I’m telling you. The social studies teacher that I am was GEEEEKING OUT about this stuff. “The supply and demand of choco-pies in North Korea: How a simple confectionary good represents countless benefits which North Korean citizens are denied. A study on communism vs. capitalism” A person could write a dissertation (or a least a freaking awesome 10-page paper) about that!!! Almost makes me want to go back for an MA in History... almost.
|There it is: DPRK|
After the tunnel, we went to Dorasan Station, where trains used to run all the way to Pyongyang. The line used to connect the two countries before the war. It was restored in the early 2000’s, but it only ran for a short time before both governments closed it down. It was considered a step toward reconciliation, but... well, now it’s a tourist stop.
We stopped for lunch inside the DMZ, which wasn't included in the trip cost but it was only about 10,000 won (~$10). We had bulgogi, rice, seaweed, the usual Korean sides, and... no joke... NORTH KOREAN BEER. It was the coolest thing!! It wasn't bad beer, either. I'd definitely say it was better than Cass or Hite*! Light and flavorful. Each bottle cost another 10,000 won (SO WORTH IT!) I wish we’d bought some more for my parents to take home to share with the rest of the family, but we didn’t think of that. That wasn't necessarily encouraged, but we saw that a few people had done that after we got back on the bus. What a cool souvenir, right?? How many people can say they’ve had beer from the DPRK? Not a whole lot. Check that off the bucket list! It'd be worth doing the tour again just for that (maybe ^.~)
*Cass and Hite are two big South Korea brands
We finally made it to the Joint Security Area. First, we had a briefing about the history of the DMZ and JSA. We learned things that I had never heard in my years as a history student. For example, the Axe Murder Incident of 1976. US troops went to trim a poplar tree for a better view of DPRK movement in the JSA. North Korean troops attacked during the outing and two American soldiers were bludgeoned to death with clubs and axes. This was followed by the retaliatory “Operation Paul Bunyan” to cut down the tree “with overwhelming force” from American and South Korean military (with which the two forces flexed their muscles for North Korea to see). North Korea had been trying to blame it on the “American imperialist aggressors” who sent in “hoodlums with axes,” but they backed down after Operation Paul Bunyan. The US camp at the DMZ was named Camp Bonifas in honor of Maj. Bonifas, one of the fallen Americans.
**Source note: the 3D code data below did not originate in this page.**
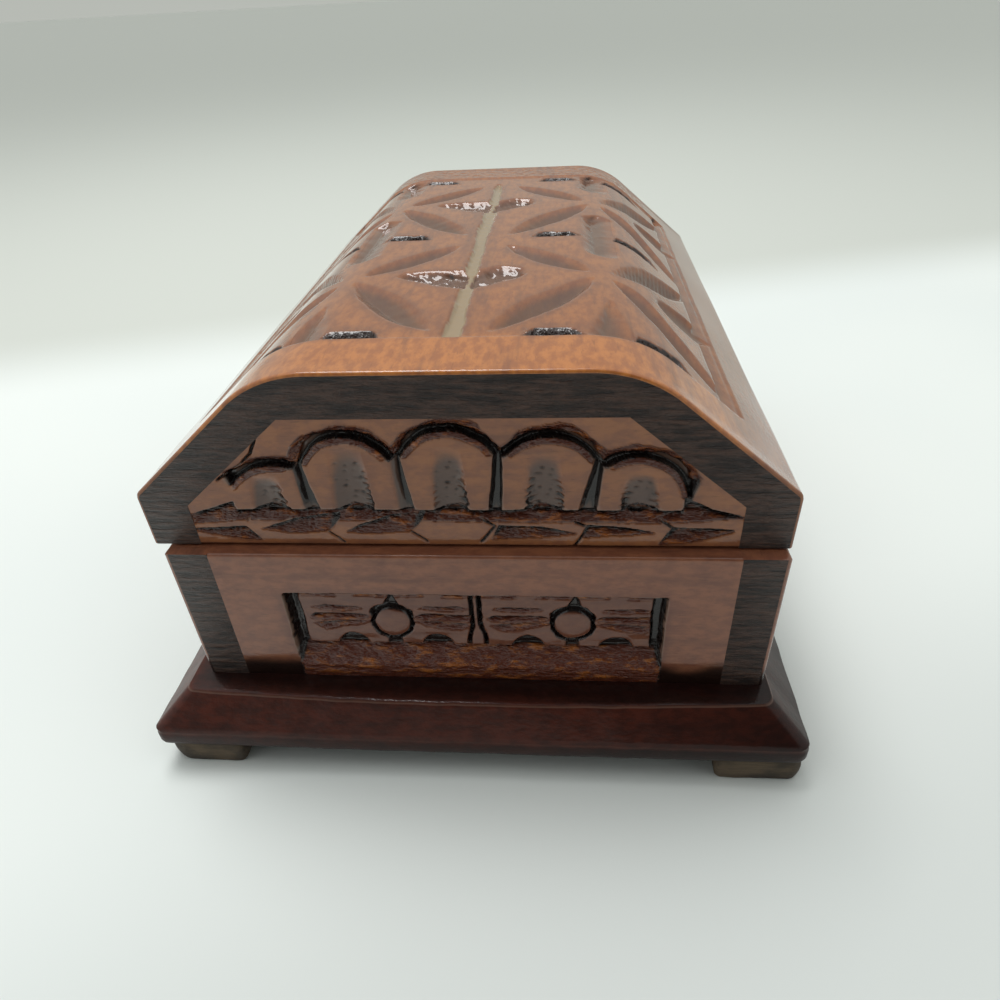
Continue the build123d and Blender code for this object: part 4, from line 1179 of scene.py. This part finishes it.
def make_area_light(name, place, target, width, height, power, colour):
    """A soft rectangular light at a place in metres that faces a target."""
    light = bpy.data.lights.new(name, "AREA")
    light.shape = "RECTANGLE"
    light.size = width
    light.size_y = height
    light.energy = power
    light.color = srgb(colour)[:3]
    lamp = bpy.data.objects.new(name, light)
    lamp.location = place
    lamp.rotation_mode = "QUATERNION"
    lamp.rotation_quaternion = (Vector(target) - Vector(place)).to_track_quat("-Z", "Y")
    bpy.context.scene.collection.objects.link(lamp)


def make_world():
    """A pale room, white overhead and greyer low down behind the box, with a dark patch up in front of the
    photographed end, where the photographer stood."""
    world = bpy.data.worlds.new("room")
    bpy.context.scene.world = world
    world.use_nodes = True
    tree = world.node_tree
    way = add_node(tree, "ShaderNodeTexCoord").outputs["Generated"]
    tone = toned_along(tree, srgb("#C9CCCA"), way, ROOM_TONES)
    background = tree.nodes["Background"]
    tree.links.new(tone, background.inputs["Color"])
    background.inputs["Strength"].default_value = 1.2


# The photograph's camera: its place in millimetres, and how it is turned from looking along -X
CAMERA_PLACE = (230.8, 23.3, 172.0)
CAMERA_YAW = -0.1035
CAMERA_PITCH = 0.6161
CAMERA_ROLL = -0.0575
CAMERA_LENS = 25.83
CAMERA_SENSOR = 36.0


def make_camera():
    """The camera stands close in front of the right end and looks down at it."""
    forward = Vector((
        -math.cos(CAMERA_PITCH) * math.cos(CAMERA_YAW),
        math.cos(CAMERA_PITCH) * math.sin(CAMERA_YAW),
        -math.sin(CAMERA_PITCH),
    ))
    level = forward.cross(Vector((0, 0, 1))).normalized()
    upright = level.cross(forward)
    right = level * math.cos(CAMERA_ROLL) + upright * math.sin(CAMERA_ROLL)
    up = upright * math.cos(CAMERA_ROLL) - level * math.sin(CAMERA_ROLL)
    data = bpy.data.cameras.new("camera")
    data.lens = CAMERA_LENS
    data.sensor_width = CAMERA_SENSOR
    data.clip_start = 0.01
    camera = bpy.data.objects.new("camera", data)
    turn = Matrix((right, up, -forward)).transposed().to_4x4()
    camera.matrix_world = Matrix.Translation(Vector(CAMERA_PLACE) * MM) @ turn
    bpy.context.scene.collection.objects.link(camera)
    bpy.context.scene.camera = camera


make_floor()
make_world()
make_area_light("window", WINDOW_PLACE, WINDOW_TARGET, WINDOW_SIZE, WINDOW_SIZE, WINDOW_POWER, "#FFFFFF")
make_camera()
bpy.context.scene.view_settings.view_transform = "Standard"
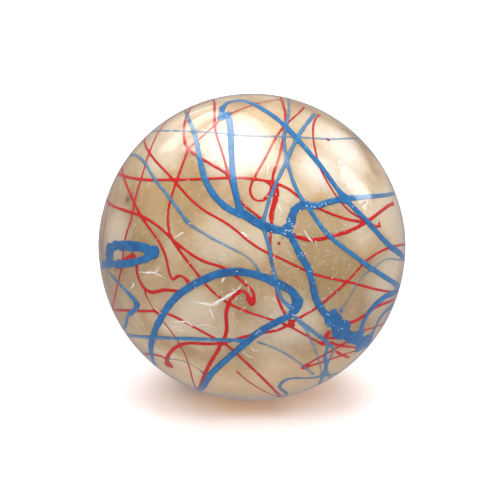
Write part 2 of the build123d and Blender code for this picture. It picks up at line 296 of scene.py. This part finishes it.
def blend_colours(tree, factor, first, second):
    """Two colours mixed by a factor; 0 is all first."""
    node = tree.nodes.new("ShaderNodeMix")
    node.data_type = "RGBA"
    sockets = (node.inputs[0], node.inputs[6], node.inputs[7])
    for socket, value in zip(sockets, (factor, first, second)):
        if isinstance(value, bpy.types.NodeSocket):
            tree.links.new(value, socket)
        elif socket is node.inputs[0]:
            socket.default_value = value
        else:
            socket.default_value = (*value, 1)
    return node.outputs[2]


def mix_shaders(tree, factor, first, second):
    """Two shaders mixed by a factor; 0 is all first."""
    node = tree.nodes.new("ShaderNodeMixShader")
    for socket, value in zip(node.inputs, (factor, first, second)):
        tree.links.new(value, socket)
    return node.outputs[0]


def bump(tree, height, depth):
    """A normal from a height of 0 to 1 that stands for this depth in metres."""
    node = add(tree, "Bump", Height=height, Distance=depth, Strength=1.0)
    return node.outputs["Normal"]


# ---- materials ----
def near_place(tree, face, east, north, size, ragged=0.5):
    """1 near a place of a decorated face, falling to 0 at this many mm, with a ragged edge."""
    spot = on_face(face, east, north) * CORE_RADIUS
    offset = add(tree, "VectorMath", Vector=place(tree))
    offset.operation = "DISTANCE"
    offset.inputs[1].default_value = spot
    tear = maths(tree, "MULTIPLY", mottle(tree, size * 0.35 * MM, detail=4), ragged * size * MM)
    reach = maths(tree, "ADD", offset.outputs["Value"], tear)
    return levels(tree, reach, (0.35 + ragged / 2) * size * MM, (1 + ragged / 2) * size * MM, 1, 0)


def core_tints_and_painted_light(tree, clouds):
    """The core's colours: its own cream and clouds, with painted shade, painted reflections and
    painted highlights among the clouds.
    """
    colour = ramp(tree, clouds, (0.34, SHADED_RUBBER), (0.5, CREAM_RUBBER), (0.64, BRIGHT_RUBBER))
    for face in FACES:
        # Blends in the table's clouds: the core's own tints, and the painted shade, painted
        # reflections and painted highlights among them.
        for east, north, size, tint in CLOUDS_AND_PAINTED_LIGHT:
            cloud_and_painted_light_patch = near_place(tree, face, east, north, size)
            colour = blend_colours(tree, maths(tree, "MULTIPLY", cloud_and_painted_light_patch, CLOUD_AND_PAINTED_LIGHT_SHARE), colour, tint)
    return colour


def aged_with_painted_glow(tree, colour):
    """The core's colour with its grain, stains, creases, frosting and smudges, and a painted amber
    glow towards its bottom.
    """
    grain = mottle(tree, 1.1 * MM, detail=6, roughness=0.7)
    colour = blend_colours(tree, levels(tree, grain, 0.52, 0.75, 0, 0.35), colour, GRAIN)
    stain = mottle(tree, 2.4 * MM, detail=6, roughness=0.75, distortion=1.2)
    colour = blend_colours(tree, levels(tree, stain, 0.58, 0.76, 0, 0.4), colour, STAIN)
    folds = mottle(tree, 5 * MM, detail=6, roughness=0.6, distortion=1.8)
    from_fold = maths(tree, "ABSOLUTE", maths(tree, "SUBTRACT", folds, 0.52), 0)
    creased = levels(tree, mottle(tree, 7 * MM, detail=2), 0.45, 0.6, 0, 0.45)
    crease = maths(tree, "MULTIPLY", levels(tree, from_fold, 0, 0.012, 1, 0), creased)
    colour = blend_colours(tree, crease, colour, CREASE)
    frosted = mottle(tree, 0.25 * MM, detail=3, roughness=0.8)
    colour = blend_colours(tree, levels(tree, frosted, 0.55, 0.75, 0, 0.35), colour, FROST)
    # The painted amber glow: the core made warmer and brighter towards its bottom, for light let
    # through the rubber.
    height = add(tree, "SeparateXYZ", Vector=place(tree)).outputs["Z"]
    colour = blend_colours(tree, levels(tree, height, PAINTED_GLOW_BOTTOM, PAINTED_GLOW_TOP, 0.7, 0), colour, PAINTED_GLOW_AMBER)
    for east, north, size in SMUDGES:
        smudge = near_place(tree, FACES[0], east, north, size, ragged=1.2)
        colour = blend_colours(tree, maths(tree, "MULTIPLY", smudge, SMUDGE_SHARE), colour, GRIME)
    return colour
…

It was a very informative briefing.
We made it to Punmanjom.
We finally got to go to North Korea.
|Punmanjom is the conference area. It is also the name of a village that used to be here, which was destroyed during the war.|
|"You may take as many pictures of North Korea as you'd like, but do not photograph towards the South Korean side of the JSA for security purposes."|
The blue buildings themselves are not remarkable, but the official demarcation line runs horizontally through the middle of the room, marked by and a desk in the center of the space and a concrete slab outside the window. The South Korean soldiers stand at “ROK ready” (pronounced like “rock ready”), a taekwondo stance of preparedness. Just so you know, the guards in all of my pictures are not North Korean. Before we went, I assumed that all the “Hey look! We’re in North Korea now!” pictures were with North Korean soldiers, but no, they’re not allowed in the room at the same time as ROK soldiers. During the briefing, they told us about an incident when an ROK soldier went to close the door facing the North Korean side and some DPRK soldiers tried to abduct him and drag him into North Korea. Yikes. So, yeah, basically the two sides share the space for tours, but *not* at the same time. The only times the two sides meet in the room are when they need to agree on something, like how tall the ROK/DPRK flagpoles in the JSA are allowed to be.
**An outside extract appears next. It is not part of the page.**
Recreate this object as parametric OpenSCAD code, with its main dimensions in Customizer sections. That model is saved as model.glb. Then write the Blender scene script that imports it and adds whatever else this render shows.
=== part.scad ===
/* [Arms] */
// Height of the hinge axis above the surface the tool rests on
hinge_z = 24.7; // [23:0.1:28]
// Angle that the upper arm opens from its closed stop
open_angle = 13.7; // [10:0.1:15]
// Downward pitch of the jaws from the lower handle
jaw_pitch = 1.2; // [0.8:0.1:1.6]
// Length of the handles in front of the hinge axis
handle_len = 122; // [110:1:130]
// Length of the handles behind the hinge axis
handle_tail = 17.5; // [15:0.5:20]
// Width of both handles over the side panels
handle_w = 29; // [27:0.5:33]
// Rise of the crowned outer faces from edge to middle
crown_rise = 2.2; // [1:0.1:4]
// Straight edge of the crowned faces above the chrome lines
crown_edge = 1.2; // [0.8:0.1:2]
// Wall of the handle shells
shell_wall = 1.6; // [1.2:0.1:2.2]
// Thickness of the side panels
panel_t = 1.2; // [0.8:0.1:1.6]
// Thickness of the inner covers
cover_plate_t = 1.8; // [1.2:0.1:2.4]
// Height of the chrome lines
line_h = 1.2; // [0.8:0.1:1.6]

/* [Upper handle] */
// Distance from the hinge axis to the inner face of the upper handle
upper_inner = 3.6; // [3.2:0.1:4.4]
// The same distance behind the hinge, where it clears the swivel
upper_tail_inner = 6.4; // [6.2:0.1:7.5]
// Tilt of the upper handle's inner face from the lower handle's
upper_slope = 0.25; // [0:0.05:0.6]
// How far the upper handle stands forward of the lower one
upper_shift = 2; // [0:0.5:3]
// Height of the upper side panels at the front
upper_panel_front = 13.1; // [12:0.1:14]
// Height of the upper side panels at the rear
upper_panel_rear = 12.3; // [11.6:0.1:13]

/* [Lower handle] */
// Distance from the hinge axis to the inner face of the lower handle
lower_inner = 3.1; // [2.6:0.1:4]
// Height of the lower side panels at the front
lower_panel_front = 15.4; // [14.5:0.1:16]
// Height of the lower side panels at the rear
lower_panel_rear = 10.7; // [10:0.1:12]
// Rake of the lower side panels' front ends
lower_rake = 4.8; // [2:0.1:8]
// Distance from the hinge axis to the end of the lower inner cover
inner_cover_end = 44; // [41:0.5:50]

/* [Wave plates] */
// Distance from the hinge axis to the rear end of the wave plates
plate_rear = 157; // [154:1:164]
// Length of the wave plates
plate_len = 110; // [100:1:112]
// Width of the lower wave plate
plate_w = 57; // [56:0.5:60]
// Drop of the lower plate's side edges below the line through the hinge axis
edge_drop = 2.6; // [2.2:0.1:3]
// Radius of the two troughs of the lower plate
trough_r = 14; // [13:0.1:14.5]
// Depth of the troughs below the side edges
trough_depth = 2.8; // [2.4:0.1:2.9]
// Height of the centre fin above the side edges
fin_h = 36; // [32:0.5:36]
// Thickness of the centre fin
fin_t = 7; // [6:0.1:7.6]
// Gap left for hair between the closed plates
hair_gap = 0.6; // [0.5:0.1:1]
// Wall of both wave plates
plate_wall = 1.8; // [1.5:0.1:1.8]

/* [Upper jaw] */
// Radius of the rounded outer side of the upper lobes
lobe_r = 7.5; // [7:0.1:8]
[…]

|South Korean soldiers standing at ROK Ready, facing North Korea|
|And we're in!|
|ROK soldier, straddling the demarcation line that runs through the center of the table, where the flag sits|
|*Officially in North Korea*|
Our guide, a US Army MP, was animated and informative and made the trip so enjoyable! He talked about hazing new soldiers stationed at the DMZ. There are legends about landmines and horrible animals up around the border that they use to mess with each other. Pretty funny stuff if you ask me. (Not the landmines, cause those are real and not funny at all...)
|The North Korean "Propaganda Village"|
|The memorial for the Axe Murder Incident|
|The Bridge of No Return|
|Info about the two villages in the DMZ:|
Freedom Village in South Korea and Propaganda Village in North Korea
|The Armistice Agreement from 1953|
No "final peaceful settlement" has been made yet, so of course we are technically still at war
What an incredible, memorable day. I can’t believe it was so long ago! Going through the pictures makes it seem like just the other day, but, wow, it has been a while! I'm amazed at what a difference a year and change can make.
After we returned from the DMZ, we stopped off at our guesthouse to rest a minute before heading out for their last evening. We were staying in the Yellow Submarine guesthouse the last two nights since our first guesthouse/penthouse wasn't available... I love staying in hostels, but then again I *am* in my mid-twenties. Turns out it was a *little* young (read: loud) for my parents. Muaha... Oops. Next time, I think they'd prefer to spring for actual hotels. I definitely succeeded in giving them an accurate picture of my life last year!
|Mom LOVED the guesthouse.|
For their last evening in Korea, we headed up to N. Seoul Tower to watch the sun set and see the Seoul skyline at night. We actually happened to run into some friends of mine from Gwangju up in the tower! I think their parents were visiting for the week also. It was a beautiful end to a fantastic trip.
The next morning, we packed up and I took my parents to the airport. Saying goodbye is neither easy nor fun. Little did we know that I would fall so much in love with living abroad that it would be another full year until they saw me again. And yet! I’ll be home for Christmas, then I’ll begin my third year of life in South Korea. It’s hard to believe!